John Quiggin 07.14.08 at 11:15 am

I agree that there’s nothing unique about it. It’s just an obvious feature of the way in which a workout ought to proceed.

On your second para, if the benefits of the guarantee were greater than the expected cost of the implied terms of the workout when the guarantee is exercised, then the net benefit would be incorporated in the share price. So the shareholders have no reason to complain when the guarantee is called on and they are wiped out.

17

Valuethinker 07.15.08 at 2:10 pm

John

You are confusing debt and equity.

Wiping out the equity shareholders of Northern Rock, or Fannie Mae or Freddie Mac at this point will cost very little money (less than $20bn in the case of the latter 2).

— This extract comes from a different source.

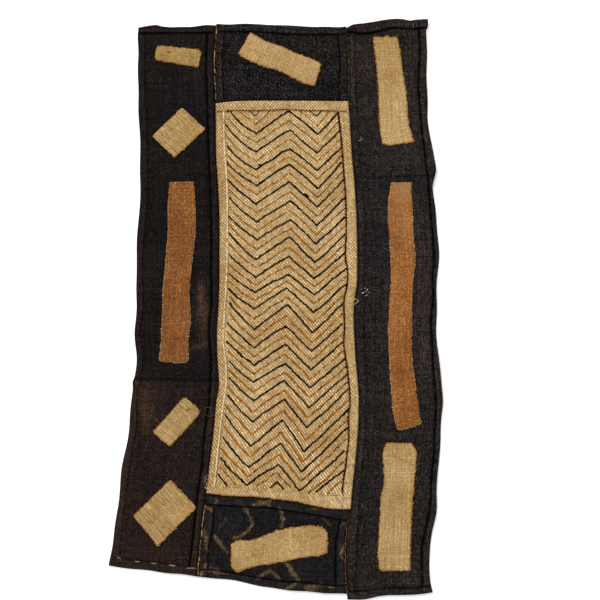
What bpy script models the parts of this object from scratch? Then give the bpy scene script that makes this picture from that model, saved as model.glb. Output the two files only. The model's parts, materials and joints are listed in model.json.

The problem is the debt. 6 trillion worth, where a default could paralyse the US housing market for years, cause a run on the US dollar etc.

Now it may be that the debt holders will have to take a haircut. The debt yield did not fully reflect the risk of the enterprise.

5% say would be $300bn. But how do you ram that down the debtholders’ throats without causing a full run collapse. What if the haircut is 10% or 20%? $600bn or $1.2trn?

To add to this, you have the systemic effects. The outcome of Freddie and Fannie will have a big impact on US housing prices, and therefore the actual recoveries from their Mortgage Backed Securities. The potential for a large negative feedback loop exists. (as it does for NR– 1/12th of all British mortgages, and 1/5th of all mortgages in H1 2007).

We are in very treacherous waters. Fannie and Freddie will be creeping nationalised, what is at stake is the very confidence of the financial system in US mortgage backed securities, and therefore the ability of the US home lending system to function.